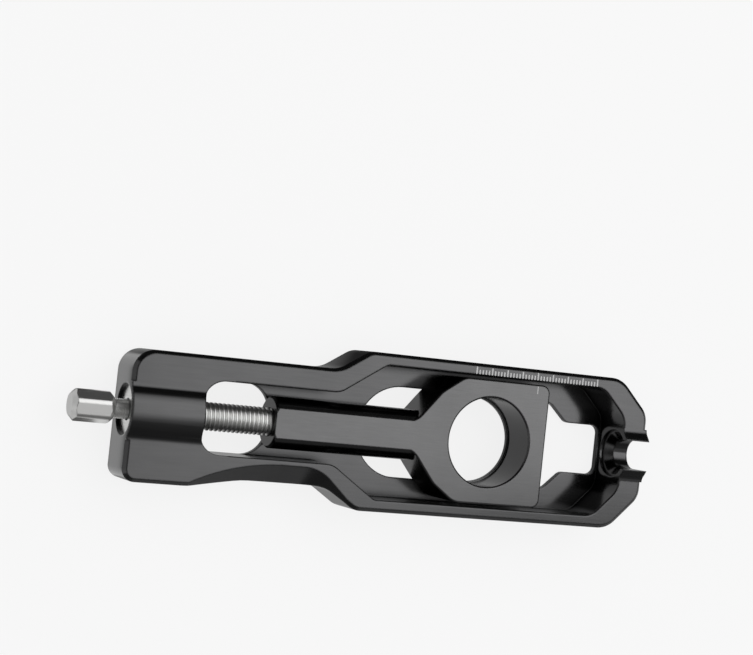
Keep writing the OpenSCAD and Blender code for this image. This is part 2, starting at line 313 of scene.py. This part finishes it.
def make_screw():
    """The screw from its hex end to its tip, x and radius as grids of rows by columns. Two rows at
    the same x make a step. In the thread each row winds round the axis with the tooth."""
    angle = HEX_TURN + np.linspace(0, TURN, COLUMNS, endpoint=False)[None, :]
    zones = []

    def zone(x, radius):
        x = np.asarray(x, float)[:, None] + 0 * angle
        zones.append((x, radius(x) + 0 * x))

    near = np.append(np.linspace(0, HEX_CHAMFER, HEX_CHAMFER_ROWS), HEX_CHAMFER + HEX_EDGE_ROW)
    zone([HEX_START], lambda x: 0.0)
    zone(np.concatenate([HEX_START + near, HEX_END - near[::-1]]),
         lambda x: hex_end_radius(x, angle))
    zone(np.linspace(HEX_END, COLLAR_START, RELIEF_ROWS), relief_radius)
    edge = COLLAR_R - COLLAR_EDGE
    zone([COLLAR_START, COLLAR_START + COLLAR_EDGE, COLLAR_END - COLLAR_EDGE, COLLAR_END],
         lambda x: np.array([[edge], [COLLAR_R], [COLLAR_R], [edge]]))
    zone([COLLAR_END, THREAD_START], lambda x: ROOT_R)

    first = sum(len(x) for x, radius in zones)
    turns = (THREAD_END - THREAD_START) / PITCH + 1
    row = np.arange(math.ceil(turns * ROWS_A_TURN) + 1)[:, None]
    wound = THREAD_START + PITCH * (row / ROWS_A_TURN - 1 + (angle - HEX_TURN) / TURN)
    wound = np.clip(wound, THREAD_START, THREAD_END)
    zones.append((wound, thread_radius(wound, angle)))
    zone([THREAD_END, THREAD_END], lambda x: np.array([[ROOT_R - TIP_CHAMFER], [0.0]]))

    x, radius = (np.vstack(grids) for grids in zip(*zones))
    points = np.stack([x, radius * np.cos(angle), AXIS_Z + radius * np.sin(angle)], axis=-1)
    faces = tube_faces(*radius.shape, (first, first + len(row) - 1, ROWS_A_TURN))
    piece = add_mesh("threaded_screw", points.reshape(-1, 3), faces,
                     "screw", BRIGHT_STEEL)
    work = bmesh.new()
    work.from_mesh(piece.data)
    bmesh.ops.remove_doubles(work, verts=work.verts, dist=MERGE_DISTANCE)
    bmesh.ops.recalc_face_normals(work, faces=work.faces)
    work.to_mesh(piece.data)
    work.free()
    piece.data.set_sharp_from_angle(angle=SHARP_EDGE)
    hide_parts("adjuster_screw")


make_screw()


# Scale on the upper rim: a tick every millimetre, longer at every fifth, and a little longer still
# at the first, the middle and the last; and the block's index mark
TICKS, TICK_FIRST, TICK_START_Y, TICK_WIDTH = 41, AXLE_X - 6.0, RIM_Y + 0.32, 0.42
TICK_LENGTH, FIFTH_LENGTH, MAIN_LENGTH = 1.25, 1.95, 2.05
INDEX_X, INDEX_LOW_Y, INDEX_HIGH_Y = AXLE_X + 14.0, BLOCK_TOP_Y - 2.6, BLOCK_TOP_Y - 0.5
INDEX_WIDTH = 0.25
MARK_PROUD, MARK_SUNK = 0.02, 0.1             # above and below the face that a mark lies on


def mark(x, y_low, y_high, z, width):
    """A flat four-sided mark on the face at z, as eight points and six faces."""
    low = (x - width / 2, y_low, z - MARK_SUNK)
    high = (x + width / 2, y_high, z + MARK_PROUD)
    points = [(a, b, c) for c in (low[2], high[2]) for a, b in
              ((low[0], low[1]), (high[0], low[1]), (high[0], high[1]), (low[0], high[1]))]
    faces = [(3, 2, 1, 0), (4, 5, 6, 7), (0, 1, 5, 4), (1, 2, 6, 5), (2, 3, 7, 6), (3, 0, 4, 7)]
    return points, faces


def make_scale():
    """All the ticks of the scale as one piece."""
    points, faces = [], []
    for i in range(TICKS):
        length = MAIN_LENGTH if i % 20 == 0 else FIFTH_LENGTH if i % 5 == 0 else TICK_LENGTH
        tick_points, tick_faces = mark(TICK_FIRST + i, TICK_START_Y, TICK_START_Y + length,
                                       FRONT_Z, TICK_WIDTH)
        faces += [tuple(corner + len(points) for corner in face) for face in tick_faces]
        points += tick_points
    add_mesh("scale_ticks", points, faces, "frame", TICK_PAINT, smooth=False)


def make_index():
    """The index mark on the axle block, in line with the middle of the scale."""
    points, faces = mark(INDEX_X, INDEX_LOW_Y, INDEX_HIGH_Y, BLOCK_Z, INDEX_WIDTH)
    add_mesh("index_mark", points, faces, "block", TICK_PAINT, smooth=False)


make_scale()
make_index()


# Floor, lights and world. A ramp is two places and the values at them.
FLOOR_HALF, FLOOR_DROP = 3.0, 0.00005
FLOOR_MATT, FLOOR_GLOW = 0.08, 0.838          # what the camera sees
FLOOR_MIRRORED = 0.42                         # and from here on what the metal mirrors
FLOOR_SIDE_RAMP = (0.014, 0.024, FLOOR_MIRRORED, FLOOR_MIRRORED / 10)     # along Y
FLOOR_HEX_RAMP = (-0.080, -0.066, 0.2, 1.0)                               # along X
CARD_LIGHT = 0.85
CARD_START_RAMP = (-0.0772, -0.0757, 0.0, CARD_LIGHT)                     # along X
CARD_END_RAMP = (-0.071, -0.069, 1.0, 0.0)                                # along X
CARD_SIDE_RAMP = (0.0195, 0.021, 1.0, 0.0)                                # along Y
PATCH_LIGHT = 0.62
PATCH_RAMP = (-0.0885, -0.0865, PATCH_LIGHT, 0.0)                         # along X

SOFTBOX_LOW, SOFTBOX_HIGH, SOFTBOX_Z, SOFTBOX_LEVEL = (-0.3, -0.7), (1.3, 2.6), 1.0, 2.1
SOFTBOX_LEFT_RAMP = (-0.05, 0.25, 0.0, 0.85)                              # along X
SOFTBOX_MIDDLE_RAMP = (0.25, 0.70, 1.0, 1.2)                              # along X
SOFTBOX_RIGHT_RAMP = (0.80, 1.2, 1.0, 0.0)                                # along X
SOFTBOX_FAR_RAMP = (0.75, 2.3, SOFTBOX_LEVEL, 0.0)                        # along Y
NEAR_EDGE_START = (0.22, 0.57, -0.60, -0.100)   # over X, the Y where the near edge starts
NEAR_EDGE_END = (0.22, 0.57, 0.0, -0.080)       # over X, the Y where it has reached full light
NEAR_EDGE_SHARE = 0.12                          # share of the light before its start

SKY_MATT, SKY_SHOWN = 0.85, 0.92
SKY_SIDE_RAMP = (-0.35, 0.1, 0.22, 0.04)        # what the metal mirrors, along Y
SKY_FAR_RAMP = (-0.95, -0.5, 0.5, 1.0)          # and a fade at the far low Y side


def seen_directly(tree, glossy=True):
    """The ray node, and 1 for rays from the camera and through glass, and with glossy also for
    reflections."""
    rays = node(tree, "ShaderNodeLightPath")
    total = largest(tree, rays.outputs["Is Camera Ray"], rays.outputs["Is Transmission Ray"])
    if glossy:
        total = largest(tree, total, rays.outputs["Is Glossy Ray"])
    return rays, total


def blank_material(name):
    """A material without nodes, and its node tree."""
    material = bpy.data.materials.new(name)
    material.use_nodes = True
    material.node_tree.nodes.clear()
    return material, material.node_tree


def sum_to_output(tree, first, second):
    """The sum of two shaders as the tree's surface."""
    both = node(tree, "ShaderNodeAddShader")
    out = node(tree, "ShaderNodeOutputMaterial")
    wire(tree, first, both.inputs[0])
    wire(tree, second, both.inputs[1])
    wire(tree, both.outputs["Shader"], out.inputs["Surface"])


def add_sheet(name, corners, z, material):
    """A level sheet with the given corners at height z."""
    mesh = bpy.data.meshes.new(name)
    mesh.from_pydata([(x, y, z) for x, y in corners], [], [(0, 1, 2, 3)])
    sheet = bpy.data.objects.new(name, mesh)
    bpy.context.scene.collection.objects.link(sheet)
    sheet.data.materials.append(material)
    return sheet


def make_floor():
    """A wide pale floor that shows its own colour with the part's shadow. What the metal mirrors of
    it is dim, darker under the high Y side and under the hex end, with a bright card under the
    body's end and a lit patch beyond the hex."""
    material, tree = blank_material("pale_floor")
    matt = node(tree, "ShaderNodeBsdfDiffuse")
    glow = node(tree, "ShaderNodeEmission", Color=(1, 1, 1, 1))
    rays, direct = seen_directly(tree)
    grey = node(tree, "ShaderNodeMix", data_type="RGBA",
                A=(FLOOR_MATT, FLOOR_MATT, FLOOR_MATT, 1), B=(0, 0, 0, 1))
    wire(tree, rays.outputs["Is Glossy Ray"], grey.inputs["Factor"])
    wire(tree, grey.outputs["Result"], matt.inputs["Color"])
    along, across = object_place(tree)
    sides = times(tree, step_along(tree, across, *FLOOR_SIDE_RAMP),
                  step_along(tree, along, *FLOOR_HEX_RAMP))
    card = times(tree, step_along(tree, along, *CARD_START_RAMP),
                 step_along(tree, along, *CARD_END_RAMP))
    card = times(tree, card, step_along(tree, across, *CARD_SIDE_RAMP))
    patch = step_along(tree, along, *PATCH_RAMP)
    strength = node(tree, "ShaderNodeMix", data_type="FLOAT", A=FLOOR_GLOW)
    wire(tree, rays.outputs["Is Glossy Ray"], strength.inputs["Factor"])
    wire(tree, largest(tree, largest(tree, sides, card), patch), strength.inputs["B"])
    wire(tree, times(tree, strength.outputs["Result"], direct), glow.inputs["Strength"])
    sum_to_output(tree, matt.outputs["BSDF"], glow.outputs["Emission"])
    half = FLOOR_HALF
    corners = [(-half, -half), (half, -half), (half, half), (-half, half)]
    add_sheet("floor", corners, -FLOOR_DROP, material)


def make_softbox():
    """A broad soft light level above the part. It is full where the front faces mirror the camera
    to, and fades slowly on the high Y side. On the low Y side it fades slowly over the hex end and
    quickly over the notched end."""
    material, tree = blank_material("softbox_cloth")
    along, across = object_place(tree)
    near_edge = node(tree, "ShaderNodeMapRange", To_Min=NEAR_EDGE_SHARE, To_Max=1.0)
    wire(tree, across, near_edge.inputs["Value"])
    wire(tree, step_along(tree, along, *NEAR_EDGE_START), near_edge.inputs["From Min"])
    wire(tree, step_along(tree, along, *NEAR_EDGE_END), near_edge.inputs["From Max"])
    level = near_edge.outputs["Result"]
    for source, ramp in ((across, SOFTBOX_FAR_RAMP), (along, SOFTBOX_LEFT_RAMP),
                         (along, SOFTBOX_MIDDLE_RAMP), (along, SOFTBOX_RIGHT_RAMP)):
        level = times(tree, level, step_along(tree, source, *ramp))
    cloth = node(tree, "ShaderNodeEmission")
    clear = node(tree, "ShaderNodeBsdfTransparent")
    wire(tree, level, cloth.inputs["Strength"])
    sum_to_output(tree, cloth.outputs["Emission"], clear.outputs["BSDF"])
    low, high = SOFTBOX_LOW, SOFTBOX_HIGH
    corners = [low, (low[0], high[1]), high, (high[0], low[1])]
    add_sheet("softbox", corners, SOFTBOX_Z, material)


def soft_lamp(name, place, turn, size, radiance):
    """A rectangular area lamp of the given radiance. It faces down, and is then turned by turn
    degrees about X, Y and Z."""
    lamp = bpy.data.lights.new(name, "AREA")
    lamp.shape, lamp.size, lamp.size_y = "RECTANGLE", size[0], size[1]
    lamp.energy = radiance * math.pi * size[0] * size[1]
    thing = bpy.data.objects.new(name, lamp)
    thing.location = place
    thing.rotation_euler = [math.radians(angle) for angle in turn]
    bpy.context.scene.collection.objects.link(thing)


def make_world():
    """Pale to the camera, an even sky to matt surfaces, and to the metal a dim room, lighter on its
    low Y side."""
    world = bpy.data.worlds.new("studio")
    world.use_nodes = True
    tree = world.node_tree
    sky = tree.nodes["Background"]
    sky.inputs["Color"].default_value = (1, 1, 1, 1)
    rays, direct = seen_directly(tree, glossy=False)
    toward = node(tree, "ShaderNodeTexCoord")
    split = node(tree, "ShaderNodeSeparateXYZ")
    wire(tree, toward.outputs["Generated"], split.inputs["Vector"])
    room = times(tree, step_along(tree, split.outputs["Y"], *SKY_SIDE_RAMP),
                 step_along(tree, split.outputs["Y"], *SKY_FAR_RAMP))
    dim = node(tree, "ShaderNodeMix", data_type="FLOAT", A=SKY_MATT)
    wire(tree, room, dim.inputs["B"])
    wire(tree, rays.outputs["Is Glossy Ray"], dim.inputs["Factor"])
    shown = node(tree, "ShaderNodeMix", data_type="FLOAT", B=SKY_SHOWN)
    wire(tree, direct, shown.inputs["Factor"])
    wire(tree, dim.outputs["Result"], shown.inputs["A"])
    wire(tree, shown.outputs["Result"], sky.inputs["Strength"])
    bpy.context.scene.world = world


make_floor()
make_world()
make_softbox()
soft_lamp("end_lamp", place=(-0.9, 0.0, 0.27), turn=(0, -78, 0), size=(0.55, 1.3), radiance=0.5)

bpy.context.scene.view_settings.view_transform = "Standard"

> **THE REQUEST**
From the opening line of the data above through the line that contains "zone([THREAD_END, THREAD_END], lambda", please print each line as it stands and only those lines.

> **THE COMPLETED TASK**
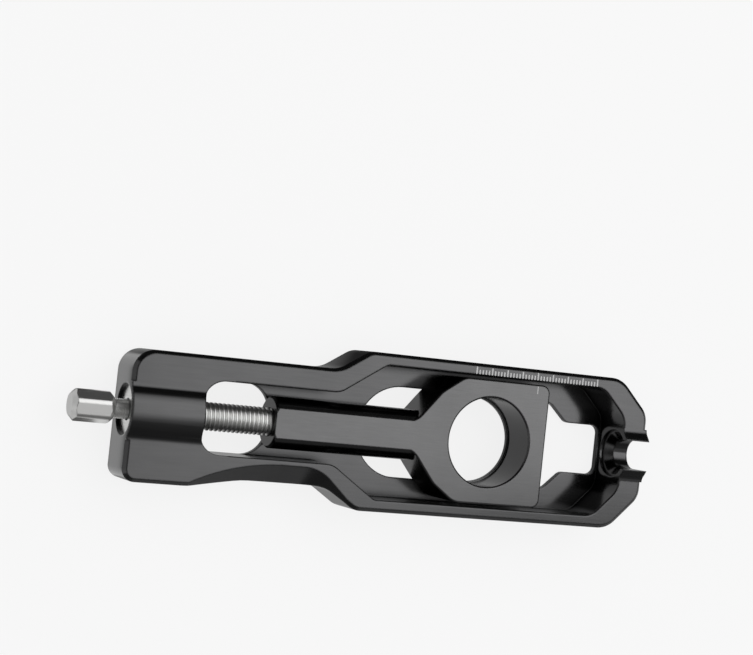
Keep writing the OpenSCAD and Blender code for this image. This is part 2, starting at line 313 of scene.py. This part finishes it.
def make_screw():
    """The screw from its hex end to its tip, x and radius as grids of rows by columns. Two rows at
    the same x make a step. In the thread each row winds round the axis with the tooth."""
    angle = HEX_TURN + np.linspace(0, TURN, COLUMNS, endpoint=False)[None, :]
    zones = []

    def zone(x, radius):
        x = np.asarray(x, float)[:, None] + 0 * angle
        zones.append((x, radius(x) + 0 * x))

    near = np.append(np.linspace(0, HEX_CHAMFER, HEX_CHAMFER_ROWS), HEX_CHAMFER + HEX_EDGE_ROW)
    zone([HEX_START], lambda x: 0.0)
    zone(np.concatenate([HEX_START + near, HEX_END - near[::-1]]),
         lambda x: hex_end_radius(x, angle))
    zone(np.linspace(HEX_END, COLLAR_START, RELIEF_ROWS), relief_radius)
    edge = COLLAR_R - COLLAR_EDGE
    zone([COLLAR_START, COLLAR_START + COLLAR_EDGE, COLLAR_END - COLLAR_EDGE, COLLAR_END],
         lambda x: np.array([[edge], [COLLAR_R], [COLLAR_R], [edge]]))
    zone([COLLAR_END, THREAD_START], lambda x: ROOT_R)

    first = sum(len(x) for x, radius in zones)
    turns = (THREAD_END - THREAD_START) / PITCH + 1
    row = np.arange(math.ceil(turns * ROWS_A_TURN) + 1)[:, None]
    wound = THREAD_START + PITCH * (row / ROWS_A_TURN - 1 + (angle - HEX_TURN) / TURN)
    wound = np.clip(wound, THREAD_START, THREAD_END)
    zones.append((wound, thread_radius(wound, angle)))
    zone([THREAD_END, THREAD_END], lambda x: np.array([[ROOT_R - TIP_CHAMFER], [0.0]]))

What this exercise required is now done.